Experimentation, Performance, and GPU Accelerated Data Science Tooling
Gallatin used Data Science WhisperStation to rapidly create an accelerated data science workflow for a healthcare—and tell us about his experience. And it was a remarkable one.
Not only was a previously impossible workflow made possible, but portions of the application were accelerated up to 39X!
The Data Science Workstation allowed him to design a Pubmed healthcare article search engine where he:
- Ingested a larger database than ever imagined (30,000,000 research article abstracts!)
- Didn’t require massive code changes to GPU accelerate the algorithm
- Used familiar looking tools for his workflow
- Had unsurpassed agility—he could search large portions of the abstract database in .1 seconds!

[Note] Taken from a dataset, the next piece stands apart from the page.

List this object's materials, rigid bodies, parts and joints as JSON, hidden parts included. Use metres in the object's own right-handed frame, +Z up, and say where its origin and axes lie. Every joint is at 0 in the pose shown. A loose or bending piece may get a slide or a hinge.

This last point is really critical and shows why we believe the NVIDIA Data Science Workstation Platform and its RAPIDS tools are so special. As Kyle put it:
Data science is a field grounded in experimentation. With big data or large models, the number of times a scientist can try out new configurations or parameters is limited without massive resources. Everyone knows the pain of starting a computationally-intensive process, only be blindsided by an unforeseen error literal hours into running it. Then you have to correct it and start all over again.
Walkthrough with Step-by-Step Instructions
The new article is available on Medium. It provides a complete step-by-step walkthrough of how NVIDIA Rapids tools and NVIDIA Quadro RTX 6000 with NVLink were utilized to revolutionize this process.
A short set of Kyle’s key findings about the environment and the hardware are below. We’re excited about how this kind of rapid development could change healthcare:
Running workflows with GPU libraries can speed up code by orders of magnitude — which can mean hours instead of weeks with every experiment run
Additionally, if you’ve ever set up a data science environment from scratch you know it can really suck. Having Docker, RAPIDs, tensorflow, pytorch and everything else installed and configured out-of-the-box saved hours in setup time
With these general-purpose data science libraries offering massive computational enhancements for traditionally CPU-bound processes (data loading, cleansing, feature engineering, linear models, etc…), the path is paved to entirely new frontier of data science.